'68 (2001) from Tuna

'68 (1988) is a delight. It is the story of the year 1968 in San Francisco, told through the eyes of two brothers, the sons of Hungarian refugees who have opened a restaurant. I am going to highly recommend this and don't want to give too much plot away. The thing that made this film far better than other 60's films is the balanced, yet accurate view of the area and times.Elements include the Hungarian immigrant community, a Chinese feminist Marxist radical, a gay coming out, a girl who ends up a country singer, hippies mingling with outlaw bikers, the draft, a married man having an affair, totally non-political people, in short, the exact mix I remember from the era. They intercut actual newsreel footage of the Vietnam war, Johnson's decision not to run again, the King and Kennedy assassinations, the Democratic convention in Chicago, etc.

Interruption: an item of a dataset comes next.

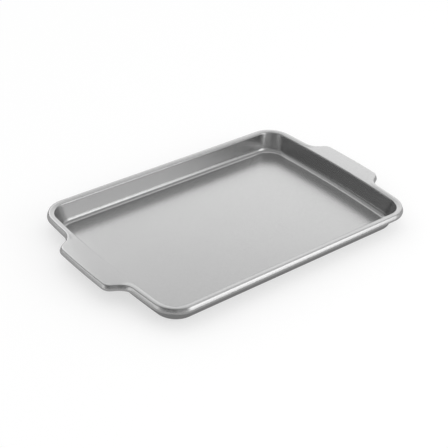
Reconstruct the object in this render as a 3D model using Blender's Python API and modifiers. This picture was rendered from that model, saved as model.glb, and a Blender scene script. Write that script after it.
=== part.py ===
# Cookie sheet: a tray pressed from one steel sheet, with a rolled rim and two handle tabs,
# and the steel wire that the rim is rolled around.
# Metres, +Z up. The origin is the middle of the flat underside, and +X runs along the tray.

from math import atan2, cos, hypot, radians, sin, tan

import bmesh
import bpy
from mathutils import Vector

# Mouth of the tray, measured where its walls would meet the plane of the rim
OPENING_LENGTH = 0.3810
OPENING_WIDTH = 0.2540
OPENING_DEPTH = 0.0267
END_BOW = 0.0058              # how far the short sides swell outwards in their middle
MOUTH_CORNER_RADIUS = 0.0220
FOOT_CORNER_RADIUS = 0.0257   # plan radius of the corners at the foot of the wall

# Sheet and its bends, all radii on the face that touches the food
SHEET_THICKNESS = 0.0007
FOOT_BEND_RADIUS = 0.0080
LIP_BEND_RADIUS = 0.0020
WALL_LEAN = radians(9.6)

# Rolled rim: a gently domed crown, a tight shoulder, a steep outer face and the roll under it.
# Angles are how far the surface has turned outwards from level.
WIRE_DIAMETER = 0.0050
WIRE_CLEARANCE = 0.0003
LEDGE_WIDTH = 0.0002          # level strip between the lip and the crown
CROWN_RISE = 0.0006           # crown above the plane of the tabs; it fades out on to them
CROWN_RADIUS = 0.0115
CROWN_INNER_ANGLE = radians(18)
CROWN_OUTER_ANGLE = radians(8)
SHOULDER_RADIUS = 0.0009
FACE_ANGLE = radians(68)
FACE_LENGTH = 0.0036
ROLL_ANGLE = radians(270)     # at the sheet's cut edge
WIRE_BUTT_GAP = 0.0015

# Handle tabs
TAB_REACH = 0.0205            # how far the tab stands out past the rim
TAB_ROOT_WIDTH = 0.1166
TAB_TIP_WIDTH = 0.0926
TAB_FLARE_RADIUS = 0.0213     # hollow curve between the rim and the tab
TAB_CORNER_RADIUS = 0.0088
TAB_SIDE_SHARE = 0.95         # most of the slanted side that the two curves may take up
CROWN_FADE = 0.0060           # tab reach over which the crown runs out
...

They also had the music exactly right, including Country Joe and the Fish, Hendrix and Joplin. As a sort of counterpoint, the score also included Hungarian classical and folk pieces.   Cinematographer Daniel Lacambre did a magnificent job with the photography in what is a picturesque location anyway. The story is somewhat autobiographical for writer/director Steven Kovacs.

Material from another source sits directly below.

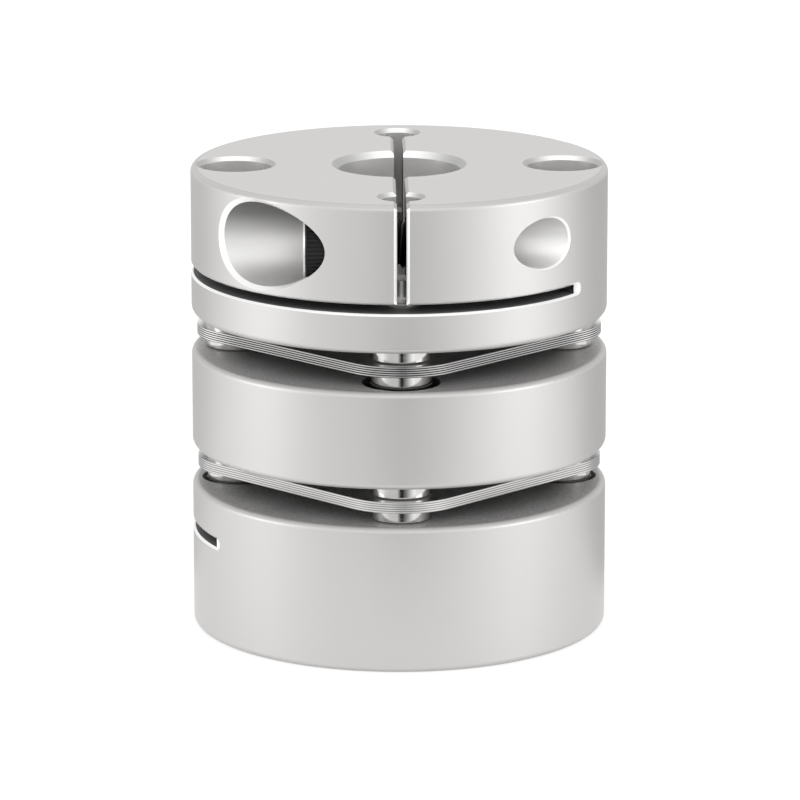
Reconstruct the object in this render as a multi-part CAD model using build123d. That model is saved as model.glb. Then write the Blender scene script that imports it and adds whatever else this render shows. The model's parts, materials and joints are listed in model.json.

There were two nude scenes. In the first, a girl (Terra Vandergaw) decides to lose her virginity in the back of a VW bus. We see most of her butt and the crotch of her panties as she summersaults from the front seat into the back, and her breasts while making love. In a very well composed sex scene, Anya Lem has sex on the back of a motorcycle. She shows breasts and buns, and we have the Pacific ocean as a backdrop to the scene.

DVD info from Amazon.

  • widescreen anamorphic format, 1.85:1

Look for a cameo appearance from Neil Young as a motorcycle shop owner, and a great performance from Anna Dukasz as the Hungarian grandmother who is a former cabaret star, and from Sándor Técsy as the father. This film should appeal to those who know the era, and those who would like to, but, at the same time, is an interesting cultural study of several levels of society, and has enough humor and suspense to sustain anyone's interest.  

The Critics Vote

  • no major reviews online

The People Vote ...

IMDb guideline: 7.5 usually indicates a level of excellence, about like three and a half stars from the critics. 6.0 usually indicates lukewarm watchability, about like two and a half stars from the critics. The fives are generally not worthwhile unless they are really your kind of material, about like two stars from the critics. Films under five are generally awful even if you like that kind of film, equivalent to about one and a half stars from the critics or less, depending on just how far below five the rating is.

My own guideline: A means the movie is so good it will appeal to you even if you hate the genre. B means the movie is not good enough to win you over if you hate the genre, but is good enough to do so if you have an open mind about this type of film. C means it will only appeal to genre addicts, and has no crossover appeal. D means you'll hate it even if you like the genre. E means that you'll hate it even if you love the genre. F means that the film is not only unappealing across-the-board, but technically inept as well.

Based on this description, this film although a low budget effort without big name performers, is still a B-.